▶ _Job_
The exercise asks for every line of the data to be reproduced exactly.

Scripts that build objects:
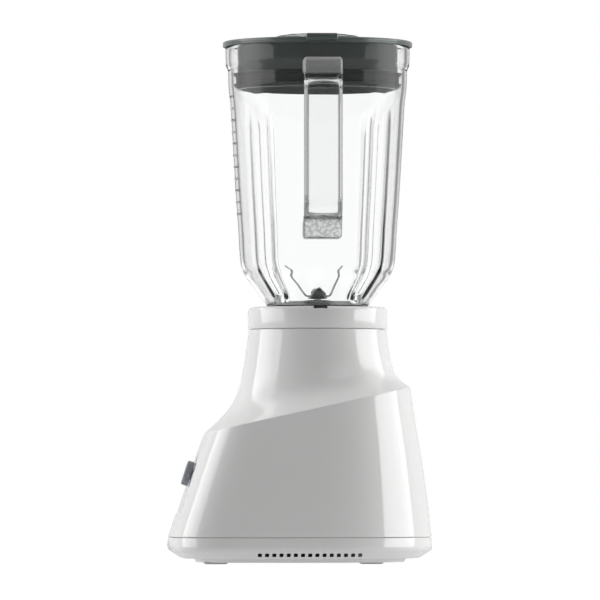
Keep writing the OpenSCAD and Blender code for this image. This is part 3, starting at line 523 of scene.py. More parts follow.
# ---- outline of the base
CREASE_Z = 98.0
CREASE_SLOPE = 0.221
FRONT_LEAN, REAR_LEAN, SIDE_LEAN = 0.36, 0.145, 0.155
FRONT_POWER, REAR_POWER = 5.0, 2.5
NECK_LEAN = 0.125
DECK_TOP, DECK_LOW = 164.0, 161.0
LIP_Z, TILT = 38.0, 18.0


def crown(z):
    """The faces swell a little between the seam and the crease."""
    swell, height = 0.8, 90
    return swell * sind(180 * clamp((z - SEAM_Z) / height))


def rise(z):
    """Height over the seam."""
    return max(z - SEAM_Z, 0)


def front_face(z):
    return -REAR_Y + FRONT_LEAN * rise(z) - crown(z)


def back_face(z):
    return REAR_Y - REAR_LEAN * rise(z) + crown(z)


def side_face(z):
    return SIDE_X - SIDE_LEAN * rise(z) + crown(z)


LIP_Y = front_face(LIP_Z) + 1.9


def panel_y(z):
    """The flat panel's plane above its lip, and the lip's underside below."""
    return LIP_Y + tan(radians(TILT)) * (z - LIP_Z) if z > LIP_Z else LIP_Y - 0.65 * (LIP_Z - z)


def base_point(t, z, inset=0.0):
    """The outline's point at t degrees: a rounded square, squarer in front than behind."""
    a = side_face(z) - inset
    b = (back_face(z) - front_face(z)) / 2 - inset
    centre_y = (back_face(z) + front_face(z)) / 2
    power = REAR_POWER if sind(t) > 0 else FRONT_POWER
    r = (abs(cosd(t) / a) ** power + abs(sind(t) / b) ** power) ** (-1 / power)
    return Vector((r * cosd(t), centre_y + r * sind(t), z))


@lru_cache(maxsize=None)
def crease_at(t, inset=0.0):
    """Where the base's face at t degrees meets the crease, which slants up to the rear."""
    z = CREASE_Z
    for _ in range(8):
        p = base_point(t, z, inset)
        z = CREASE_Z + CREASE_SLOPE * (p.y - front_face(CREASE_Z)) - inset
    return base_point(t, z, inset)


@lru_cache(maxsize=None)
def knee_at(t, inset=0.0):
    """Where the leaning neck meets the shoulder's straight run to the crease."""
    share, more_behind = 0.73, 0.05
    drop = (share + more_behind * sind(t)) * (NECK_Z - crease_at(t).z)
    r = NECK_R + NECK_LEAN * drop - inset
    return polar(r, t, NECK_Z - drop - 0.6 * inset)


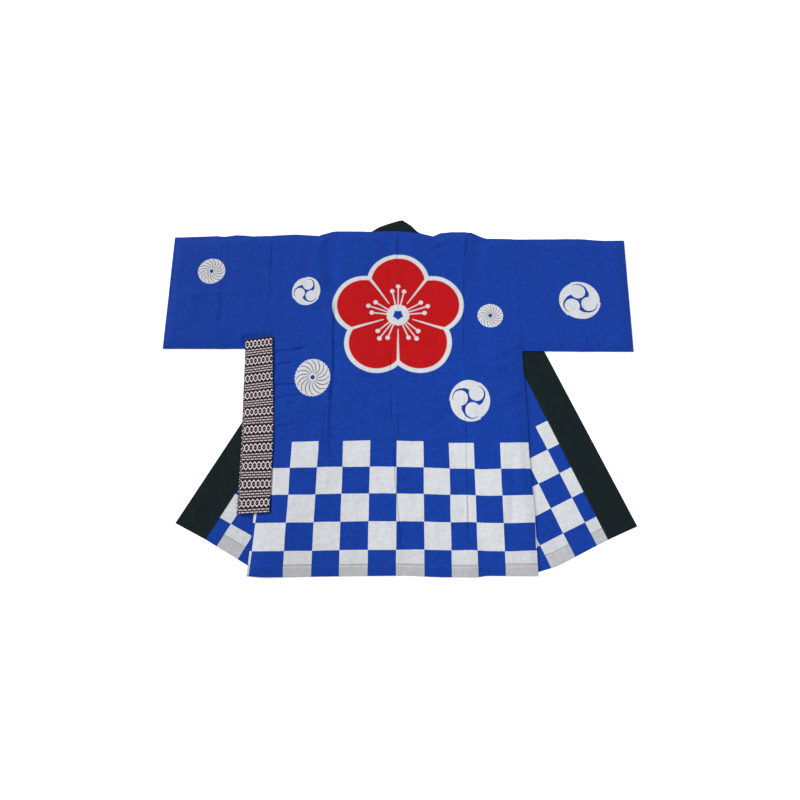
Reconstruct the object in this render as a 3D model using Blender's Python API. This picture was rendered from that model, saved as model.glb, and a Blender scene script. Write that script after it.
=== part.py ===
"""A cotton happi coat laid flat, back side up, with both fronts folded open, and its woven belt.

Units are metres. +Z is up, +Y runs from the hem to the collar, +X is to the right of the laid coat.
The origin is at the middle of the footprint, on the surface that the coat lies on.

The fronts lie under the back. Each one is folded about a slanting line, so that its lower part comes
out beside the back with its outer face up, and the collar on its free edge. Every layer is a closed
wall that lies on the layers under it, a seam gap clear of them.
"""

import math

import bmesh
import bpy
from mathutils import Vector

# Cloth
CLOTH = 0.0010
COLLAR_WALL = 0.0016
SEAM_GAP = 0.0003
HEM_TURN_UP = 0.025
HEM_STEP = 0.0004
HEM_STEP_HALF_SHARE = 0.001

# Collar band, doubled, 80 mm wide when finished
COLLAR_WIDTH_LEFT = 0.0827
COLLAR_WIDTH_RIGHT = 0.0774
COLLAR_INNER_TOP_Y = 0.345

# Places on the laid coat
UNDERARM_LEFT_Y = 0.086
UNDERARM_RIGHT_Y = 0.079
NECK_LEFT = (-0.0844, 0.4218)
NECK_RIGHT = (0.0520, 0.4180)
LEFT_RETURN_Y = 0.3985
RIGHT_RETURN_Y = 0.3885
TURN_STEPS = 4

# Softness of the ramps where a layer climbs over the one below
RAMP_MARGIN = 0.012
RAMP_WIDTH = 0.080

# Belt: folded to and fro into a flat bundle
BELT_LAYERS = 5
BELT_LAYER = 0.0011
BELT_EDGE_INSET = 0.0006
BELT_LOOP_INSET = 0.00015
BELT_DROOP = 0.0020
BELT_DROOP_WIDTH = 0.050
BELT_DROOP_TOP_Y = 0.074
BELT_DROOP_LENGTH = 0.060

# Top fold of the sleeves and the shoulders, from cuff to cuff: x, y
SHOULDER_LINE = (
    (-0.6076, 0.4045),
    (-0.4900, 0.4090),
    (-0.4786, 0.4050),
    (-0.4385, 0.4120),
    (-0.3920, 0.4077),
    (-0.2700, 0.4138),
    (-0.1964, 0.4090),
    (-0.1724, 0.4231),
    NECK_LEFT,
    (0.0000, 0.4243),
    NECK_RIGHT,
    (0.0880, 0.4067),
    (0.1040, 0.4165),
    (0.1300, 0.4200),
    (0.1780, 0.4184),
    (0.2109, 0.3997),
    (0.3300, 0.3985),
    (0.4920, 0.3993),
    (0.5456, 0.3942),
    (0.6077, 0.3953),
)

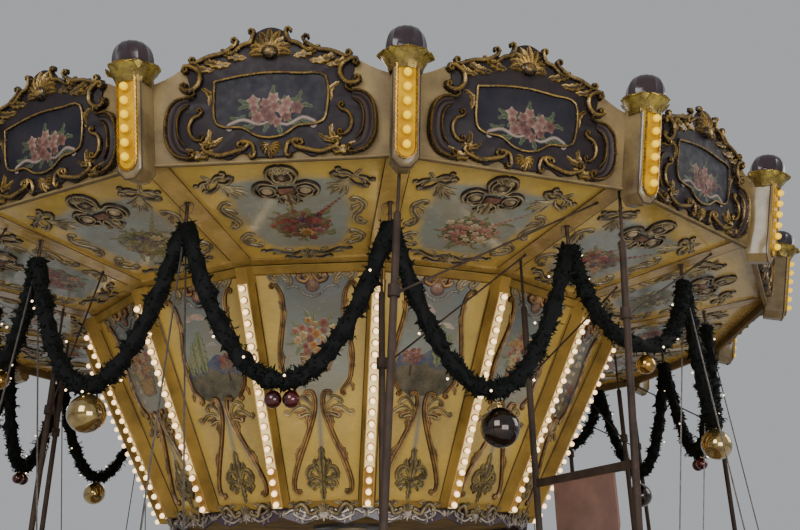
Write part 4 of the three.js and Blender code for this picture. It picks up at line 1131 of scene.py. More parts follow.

▶ _Result for this task_
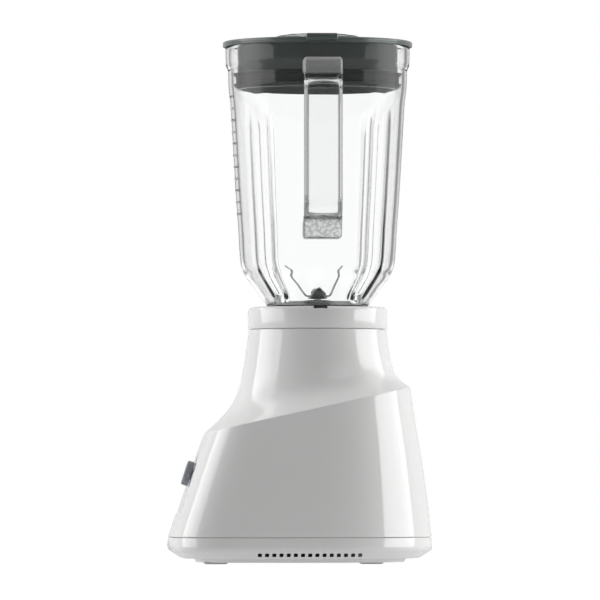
Keep writing the OpenSCAD and Blender code for this image. This is part 3, starting at line 523 of scene.py. More parts follow.
# ---- outline of the base
CREASE_Z = 98.0
CREASE_SLOPE = 0.221
FRONT_LEAN, REAR_LEAN, SIDE_LEAN = 0.36, 0.145, 0.155
FRONT_POWER, REAR_POWER = 5.0, 2.5
NECK_LEAN = 0.125
DECK_TOP, DECK_LOW = 164.0, 161.0
LIP_Z, TILT = 38.0, 18.0


def crown(z):
    """The faces swell a little between the seam and the crease."""
    swell, height = 0.8, 90
    return swell * sind(180 * clamp((z - SEAM_Z) / height))


def rise(z):
    """Height over the seam."""
    return max(z - SEAM_Z, 0)


def front_face(z):
    return -REAR_Y + FRONT_LEAN * rise(z) - crown(z)


def back_face(z):
    return REAR_Y - REAR_LEAN * rise(z) + crown(z)


def side_face(z):
    return SIDE_X - SIDE_LEAN * rise(z) + crown(z)


LIP_Y = front_face(LIP_Z) + 1.9


def panel_y(z):
    """The flat panel's plane above its lip, and the lip's underside below."""
    return LIP_Y + tan(radians(TILT)) * (z - LIP_Z) if z > LIP_Z else LIP_Y - 0.65 * (LIP_Z - z)


def base_point(t, z, inset=0.0):
    """The outline's point at t degrees: a rounded square, squarer in front than behind."""
    a = side_face(z) - inset
    b = (back_face(z) - front_face(z)) / 2 - inset
    centre_y = (back_face(z) + front_face(z)) / 2
    power = REAR_POWER if sind(t) > 0 else FRONT_POWER
    r = (abs(cosd(t) / a) ** power + abs(sind(t) / b) ** power) ** (-1 / power)
    return Vector((r * cosd(t), centre_y + r * sind(t), z))


@lru_cache(maxsize=None)
def crease_at(t, inset=0.0):
    """Where the base's face at t degrees meets the crease, which slants up to the rear."""
    z = CREASE_Z
    for _ in range(8):
        p = base_point(t, z, inset)
        z = CREASE_Z + CREASE_SLOPE * (p.y - front_face(CREASE_Z)) - inset
    return base_point(t, z, inset)


@lru_cache(maxsize=None)
def knee_at(t, inset=0.0):
    """Where the leaning neck meets the shoulder's straight run to the crease."""
    share, more_behind = 0.73, 0.05
    drop = (share + more_behind * sind(t)) * (NECK_Z - crease_at(t).z)
    r = NECK_R + NECK_LEAN * drop - inset
    return polar(r, t, NECK_Z - drop - 0.6 * inset)


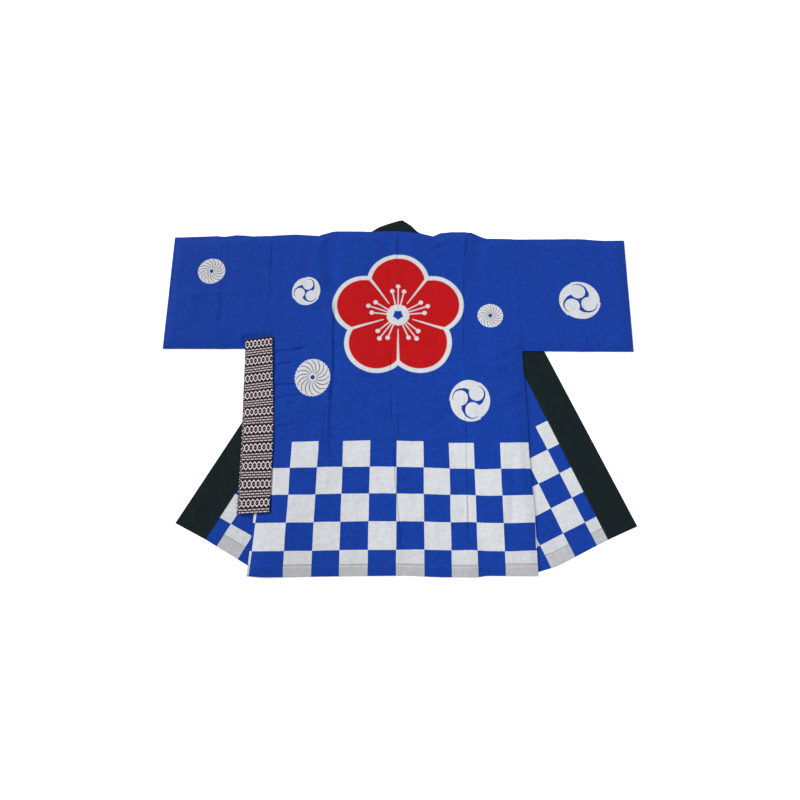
Reconstruct the object in this render as a 3D model using Blender's Python API. This picture was rendered from that model, saved as model.glb, and a Blender scene script. Write that script after it.
=== part.py ===
"""A cotton happi coat laid flat, back side up, with both fronts folded open, and its woven belt.

Units are metres. +Z is up, +Y runs from the hem to the collar, +X is to the right of the laid coat.
The origin is at the middle of the footprint, on the surface that the coat lies on.

The fronts lie under the back. Each one is folded about a slanting line, so that its lower part comes
out beside the back with its outer face up, and the collar on its free edge. Every layer is a closed
wall that lies on the layers under it, a seam gap clear of them.
"""

import math

import bmesh
import bpy
from mathutils import Vector

# Cloth
CLOTH = 0.0010
COLLAR_WALL = 0.0016
SEAM_GAP = 0.0003
HEM_TURN_UP = 0.025
HEM_STEP = 0.0004
HEM_STEP_HALF_SHARE = 0.001

# Collar band, doubled, 80 mm wide when finished
COLLAR_WIDTH_LEFT = 0.0827
COLLAR_WIDTH_RIGHT = 0.0774
COLLAR_INNER_TOP_Y = 0.345

# Places on the laid coat
UNDERARM_LEFT_Y = 0.086
UNDERARM_RIGHT_Y = 0.079
NECK_LEFT = (-0.0844, 0.4218)
NECK_RIGHT = (0.0520, 0.4180)
LEFT_RETURN_Y = 0.3985
RIGHT_RETURN_Y = 0.3885
TURN_STEPS = 4

# Softness of the ramps where a layer climbs over the one below
RAMP_MARGIN = 0.012
RAMP_WIDTH = 0.080

# Belt: folded to and fro into a flat bundle
BELT_LAYERS = 5
BELT_LAYER = 0.0011
BELT_EDGE_INSET = 0.0006
BELT_LOOP_INSET = 0.00015
BELT_DROOP = 0.0020
BELT_DROOP_WIDTH = 0.050
BELT_DROOP_TOP_Y = 0.074
BELT_DROOP_LENGTH = 0.060

# Top fold of the sleeves and the shoulders, from cuff to cuff: x, y
SHOULDER_LINE = (
    (-0.6076, 0.4045),
    (-0.4900, 0.4090),
    (-0.4786, 0.4050),
    (-0.4385, 0.4120),
    (-0.3920, 0.4077),
    (-0.2700, 0.4138),
    (-0.1964, 0.4090),
    (-0.1724, 0.4231),
    NECK_LEFT,
    (0.0000, 0.4243),
    NECK_RIGHT,
    (0.0880, 0.4067),
    (0.1040, 0.4165),
    (0.1300, 0.4200),
    (0.1780, 0.4184),
    (0.2109, 0.3997),
    (0.3300, 0.3985),
    (0.4920, 0.3993),
    (0.5456, 0.3942),
    (0.6077, 0.3953),
)

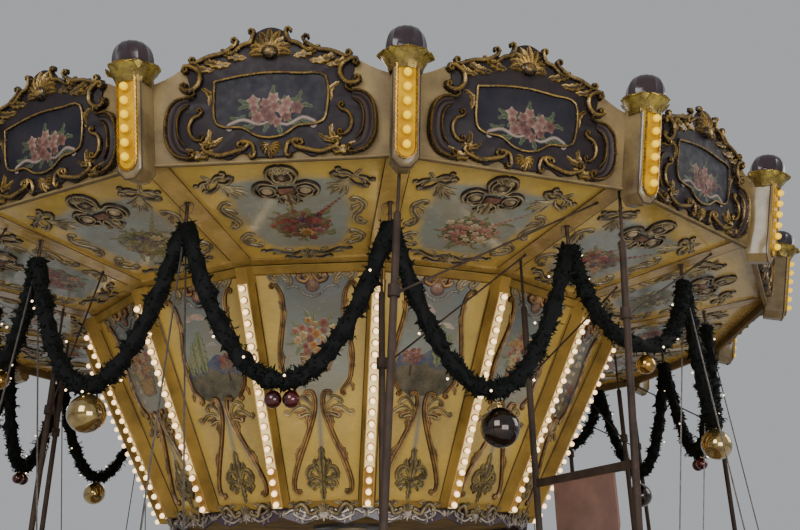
Write part 4 of the three.js and Blender code for this picture. It picks up at line 1131 of scene.py. More parts follow.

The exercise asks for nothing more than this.